JPMorgan Private Bank’s Madison Faller summed up the strategic shift: "Middle powers are seizing strategic autonomy, forging partnerships that align with their interests and the demands of the moment."


Outlook and caveats

Analysts and investors acknowledge that while there is growing momentum for more sovereign-focused policies and regional trade arrangements, their economic consequences will unfold only over time. In the near term, markets are pricing in greater opportunity outside the United States, particularly in sectors tied to defence, energy, industrial resilience and technology.
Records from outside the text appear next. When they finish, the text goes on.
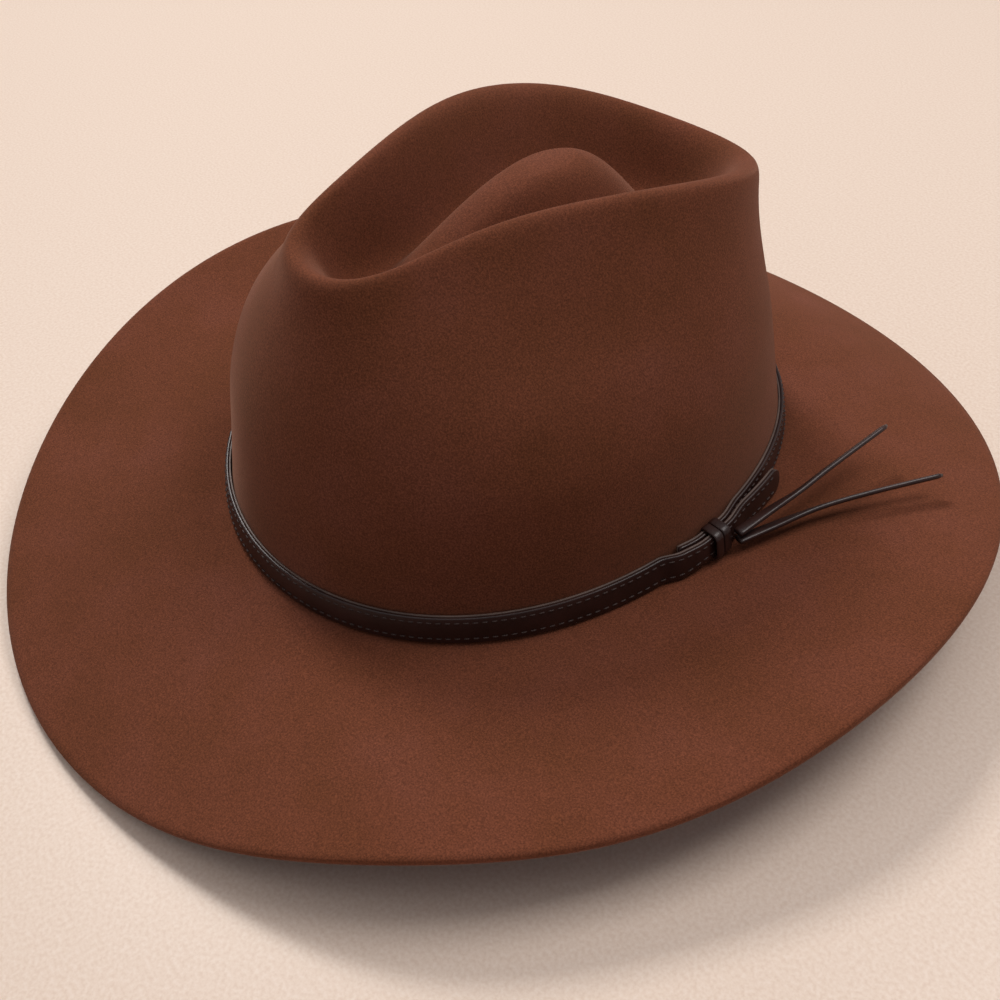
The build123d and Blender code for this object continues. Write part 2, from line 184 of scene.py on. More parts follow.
def leather(name, dark, light, roughness, pore=PORE_SIZE):
    hide = new_material(name)
    where = position_in_piece(hide)
    cells = add(hide, "TexVoronoi", {"Vector": (where, "Object")},
                Scale=1 / pore, feature="DISTANCE_TO_EDGE")
    cloud = add(hide, "TexNoise", {"Vector": (where, "Object")}, Scale=1 / (12 * MM), Detail=4.0)
    colour = ramp(hide, cloud, "Fac", [(0.3, dark), (0.7, light)])
    grain = add(hide, "Bump", {"Height": (cells, "Distance")}, Strength=0.25, Distance=0.15 * MM)
    return finish_material(hide, colour, grain, Roughness=roughness)


def woven(name, dark, light, pitch, roughness, sheen=0.2):
    """Cloth or thread: fine diagonal bands at the pitch of the yarns."""
    cloth = new_material(name)
    where = position_in_piece(cloth)
    yarns = add(cloth, "TexWave", {"Vector": (where, "Object")}, Scale=1 / (pitch * 6.28),
                bands_direction="DIAGONAL", Distortion=1.5, Detail=2.0)
    colour = ramp(cloth, yarns, "Fac", [(0.2, dark), (0.8, light)])
    ribs = add(cloth, "Bump", {"Height": (yarns, "Fac")}, Strength=0.4, Distance=0.1 * MM)
    return finish_material(cloth, colour, ribs, Roughness=roughness, Sheen_Weight=sheen)


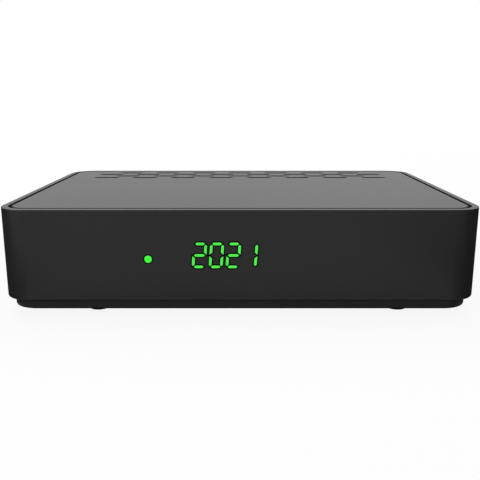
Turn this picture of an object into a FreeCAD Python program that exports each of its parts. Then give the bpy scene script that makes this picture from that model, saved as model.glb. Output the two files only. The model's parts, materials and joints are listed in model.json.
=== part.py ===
import FreeCAD, Part
import Sketcher
import math
import os
import re

# Satellite TV receiver, in millimetres. X runs to the right seen from the front, Y to the back and
# Z up. The origin is at the bottom centre of the whole box, connectors included, at floor level.

# Driving dimensions
SIZES = {
    # Case, as seen from outside
    "case_width": 168.0,
    "case_depth": 112.0,
    "shell_height": 32.4,
    "plinth_height": 3.6,
    "foot_height": 2.2,
    "rear_reach": 8.0,
    "corner_radius": 9.8,
    "top_edge_radius": 0.3,
    "bottom_edge_radius": 0.7,
    "wall": 2.6,
    # Rim, groove and cover
    "rim_width": 2.3,
    "groove_width": 1.35,
    "groove_depth": 1.6,
    "flange_thickness": 1.2,
    "cover_gap": 0.15,
    "cover_edge_radius": 0.15,
    "ledge_width": 2.8,
    "ledge_thickness": 1.8,
    "clip_width": 8.0,
    "clip_thickness": 1.5,
    "clip_drop": 1.6,
    "clip_barb": 0.9,
    "clip_spacing": 50.0,
    # Vents in the cover
    "vent_length": 12.3,
    "vent_width": 3.0,
    "vent_tip": 1.6,
    "vent_spacing": 17.94,
    "vent_row_spacing": 6.0,
    "vent_last_row": 9.6,
    # Base tray and feet
    "plinth_inset": 2.0,
    "plinth_corner_radius": 9.7,
    "plinth_edge_radius": 0.6,
    "floor_thickness": 2.0,
    "lip_gap": 0.15,
    "lip_thickness": 1.4,
    "lip_height": 4.0,
    "floor_slot_count": 9,
    "floor_slot_width": 3.0,
    "floor_slot_length": 36.0,
    "floor_slot_spacing": 10.0,
    "foot_radius": 4.0,
    "foot_edge_radius": 0.5,
    "foot_recess": 0.6,
    "foot_gap": 0.1,
    "foot_left_inset": 32.3,
    "foot_right_inset": 26.6,
    "foot_setback": 10.9,
    # Case screws, with the bosses and posts they join
    "screw_post_side": 10.0,
    "screw_post_end": 11.0,
    "boss_radius": 4.0,
    "boss_height": 7.8,
    "boss_well_radius": 3.1,
    "boss_seat": 2.8,
    "post_radius": 3.5,
    "post_bore_depth": 12.0,
    "rib_thickness": 2.0,
    "screw_radius": 1.45,
    "screw_hole_gap": 0.25,
    "thread_gap": 0.05,
    "screw_head_radius": 2.8,
    "screw_head_height": 2.0,
    "case_screw_length": 14.0,
    "cross_width": 0.7,
    "cross_length": 3.2,
    "cross_depth": 1.1,
    # Rear opening and steel panel
    "rear_post_width": 14.0,
    "rear_strip": 5.5,
    "panel_thickness": 0.8,
    "panel_lap": 4.0,
    "panel_gap": 0.15,
    "cutout_gap": 0.25,
    # Main board
    "board_side_gap": 16.0,
    "board_depth": 84.0,
    "board_thickness": 1.6,
    "board_setback": 1.0,
    "standoff_height": 5.0,
    "standoff_radius": 3.0,
    "board_screw_length": 5.0,
    "board_screw_front": 5.0,
    "board_screw_back": 18.0,
    "board_screw_edge": 5.0,
    # Display
    "display_x": -5.2,
    "display_drop": 15.9,
    "digit_height": 9.14,
    "digit_width": 4.9,
    "digit_spacing": 5.85,
    "segment_width": 1.0,
    "segment_gap": 0.25,
    "cross_taper": 0.6,
    "upright_notch": 0.22,
    "upright_taper": 0.8,
    "digit_slant": 4.2,
    "display_width": 25.0,
    "display_height": 14.0,
    "display_depth": 7.2,
    "display_board_thickness": 1.2,
    "display_board_left": -48.0,
    "display_board_right": 20.0,
    "display_board_bottom": 11.0,
    "display_board_top": 33.0,
    "display_boss_radius": 3.0,
    "display_boss_inset": 4.0,
    "display_screw_length": 6.0,
    "light_x": -31.7,
    "light_drop": 17.25,
    "light_radius": 1.28,
    "light_gap": 0.2,
    "light_flange_radius": 2.3,
    "light_flange_thickness": 0.8,
    "led_radius": 1.5,
    "led_rim_radius": 1.9,
    "led_rim_thickness": 1.0,
    "led_length": 5.0,
    "receiver_x": -24.6,
    "receiver_width": 5.6,
    "receiver_height": 7.0,
    "receiver_depth": 4.0,
    "receiver_dome_radius": 2.0,
    "header_x": -14.0,
    "header_count": 8,
    "header_spacing": 2.54,
    "header_depth": 2.5,
    "header_height": 5.0,
    "header_pin_size": 0.64,
    "header_pin_rise": 2.2,
    # Tuner and its two aerial sockets
    "tuner_width": 32.0,
    "tuner_depth": 38.0,
    "tuner_height": 13.0,
    "tuner_setback": 0.3,
    "aerial_spacing": 17.0,
    "aerial_rise": 6.5,
    "aerial_radius": 4.75,
    "aerial_root_radius": 5.0,
    "aerial_bore_radius": 3.3,
    "aerial_bore_depth": 9.5,
    "insulator_setback": 0.8,
    "insulator_hole_radius": 0.7,
    "insulator_hole_depth": 5.0,
    "nut_across": 12.0,
    "nut_thickness": 2.0,
    "nut_gap": 0.05,
    # Digital audio socket
    "audio_body_width": 10.0,
    "audio_body_height": 12.0,
    "audio_body_depth": 11.0,
    "audio_rise": 7.0,
    "audio_radius": 4.15,
    "audio_wall": 0.5,
    "audio_reach": 9.0,
    "audio_flange_radius": 5.0,
    "audio_flange_thickness": 1.0,
    "audio_core_setback": 0.4,
    "audio_hole_radius": 1.65,
    "audio_hole_depth": 8.0,
    # Flat sockets: video, storage and network
    "video_width": 15.0,
    "video_height": 5.6,
    "video_depth": 11.5,
    "video_corner": 1.3,
    "video_tongue_width": 11.5,
    "video_tongue_height": 1.4,
    "storage_width": 13.1,
    "storage_height": 5.7,
    "storage_depth": 13.0,
    "storage_tongue_width": 11.1,
    "storage_tongue_height": 1.85,
    "storage_tongue_rise": 3.1,
    "metal_wall": 0.4,
    "socket_floor": 2.0,
    "socket_rise": 0.4,
    "tongue_setback": 1.0,
    "network_width": 16.0,
    "network_height": 13.5,
    "network_depth": 16.0,
    "network_plug_width": 11.8,
    "network_plug_height": 6.8,
    "network_plug_depth": 12.0,
    "network_plug_rise": 3.6,
    "network_latch_width": 6.2,
    "network_latch_height": 1.9,
    "network_contact_spacing": 1.02,
    "network_contact_size": 0.35,
    "network_contact_length": 7.2,
    "socket_reach": 0.5,
    # Round jacks and power inlet
    "jack_body_width": 6.4,
    "jack_body_height": 6.6,
    "jack_body_depth": 12.0,
    "jack_rise": 3.6,
    "jack_nose_radius": 2.9,
    "jack_nose_length": 2.0,
    "jack_bore_radius": 1.8,
    "jack_bore_depth": 12.0,
    "inlet_width": 9.0,
    "inlet_height": 11.0,
    "inlet_depth": 14.0,
    "inlet_rise": 6.5,
    "inlet_bore_radius": 3.1,
    "inlet_bore_depth": 9.5,
    "inlet_pin_radius": 1.0,
    "inlet_pin_length": 8.5,
    # Power switch: body, pin and rocker
    "switch_rise": 8.7,
    "switch_width": 9.6,
    "switch_height": 14.6,
    "switch_depth": 12.0,
    "bezel_width": 11.6,
    "bezel_height": 16.6,
    "bezel_thickness": 1.6,
    "switch_well_width": 8.0,
    "switch_well_height": 13.0,
    "switch_well_depth": 7.0,
    "rocker_side_gap": 0.25,
    "rocker_half_length": 5.8,
    "rocker_crest": 2.4,
    "rocker_middle": 1.0,
    "rocker_heel": 0.8,
    "rocker_belly": 2.8,
    "rocker_tilt": 10.0,
    "pivot_radius": 0.75,
    "pivot_gap": 0.05,
    "terminal_width": 4.8,
    "terminal_thickness": 0.8,
    "terminal_length": 6.0,
    "terminal_spacing": 6.0,
    # What the main board carries, placed from its middle line or a side edge and from its back
    "part_gap": 2.0,
    "processor_x": 5.0,
    "processor_setback": 46.0,
    "processor_width": 17.0,
    "processor_height": 1.6,
    "pad_thickness": 0.5,
    "sink_width": 32.0,
    "sink_base": 2.0,
    "sink_fin_height": 8.0,
    "sink_fin_thickness": 1.3,
    "sink_fin_count": 8,
    "sink_corner": 0.5,
    "sink_fin_inset": 0.5,
    "sink_fin_corner": 0.3,
    "memory_x": -22.0,
    "memory_width": 9.0,
    "memory_length": 13.5,
    "memory_height": 1.2,
    "flash_x": 32.0,
    "flash_width": 8.0,
    "flash_length": 6.0,
    "flash_height": 1.6,
    "transformer_width": 15.0,
    "transformer_length": 7.5,
    "transformer_height": 3.6,
    "crystal_length": 11.0,
    "crystal_width": 4.6,
    "crystal_height": 3.5,
    "crystal_setback": 20.0,
    "big_capacitor_radius": 4.0,
    "big_capacitor_height": 11.5,
    "small_capacitor_radius": 3.15,
    "small_capacitor_height": 7.7,
    "capacitor_score": 0.3,
    "score_share": 0.7,
    "inductor_width": 8.0,
    "inductor_height": 4.2,
    "regulator_width": 6.5,
    "regulator_length": 6.0,
    "regulator_height": 2.3,
    "supply_edge": 14.0,
    "supply_spacing": 11.0,
    "supply_setback": 28.0,
    "resistor_count": 12,
    "resistor_rows": 2,
    "resistor_length": 1.6,
    "resistor_width": 0.8,
    "resistor_height": 0.5,
    "resistor_spacing": 4.0,
    "resistor_row_spacing": 3.0,
    "resistor_setback": 10.0,
}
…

Yet the durability and speed of these shifts remain uncertain, and established U.S. trade links and market depth will be hard to replace quickly.

($1 = 0.8411 euros)

Risks

  • Non-U.S. trade agreements and industrial strategies will take time to influence trade and growth materially, so near-term market gains may be vulnerable if policy initiatives fail to translate into concrete economic outcomes - sectors at risk include trade-exposed industrials and exporters.
  • U.S. trade and market depth remain large and difficult to replace; investors increasing exposure outside the U.S. may face volatility if economic ties to the U.S. persist or reassert themselves - affecting global equities and FX positions.
  • Geopolitical events and policy uncertainty - including responses to Russia’s war in Ukraine, COVID-era supply chain shifts and bilateral disputes - could produce uneven effects across defence, energy and technology sectors, creating implementation and timing risks.